Sandra Day O’Connor, one of many students touched by Harry said, "It was Harry Rathbun who helped shape my life and pointed me in the direction of my profession. He taught undergraduates, and he also held seminars at his home to discuss personal ethics and goals, and how each of us can make a difference in this complex world of ours. He was brilliant and he was inspiring. I decided to attend law school because he demonstrated so clearly that the law can be an instrument of social good. I surely would have chosen a different path but for Professor Rathbun."

As a faculty member, Harry Rathbun was quite popular with students.

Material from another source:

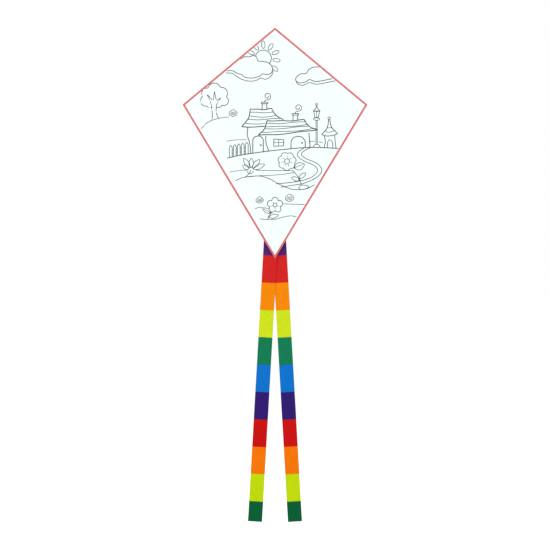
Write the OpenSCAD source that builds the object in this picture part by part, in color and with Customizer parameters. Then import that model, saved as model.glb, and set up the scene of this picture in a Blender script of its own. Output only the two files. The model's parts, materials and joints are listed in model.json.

It seemed they could really relate to Harry, perhaps through his strong interdisciplinary background, which was also complemented by practical professional experience. “Prof,” as Stanford students fondly called him, deeply influenced the lives of many students. Regularly, students would talk with Harry about their future. So many students would come to him filled with angst before Commencement that Harry decided to put aside his final course lecture in law and talk instead about meaning, happiness, and values that might lead to a fulfilling life. The lecture provoked an enthusiastic response from the students, and he decided to do the same the following year. Over time the word spread, and he soon delivered his annual "last lecture" to a standing-room-only crowd. The lecture was eventually moved to Memorial Auditorium, at that time the only facility on campus that could accommodate the number of students wanting to attend.

Harry grew to become legendary for his “meaningful life presence” and his “last lecture.” The students of Stanford named Professor Rathbun "Great Teacher" in 1950 as part of a survey of outstanding teachers conducted by LIFE magazine.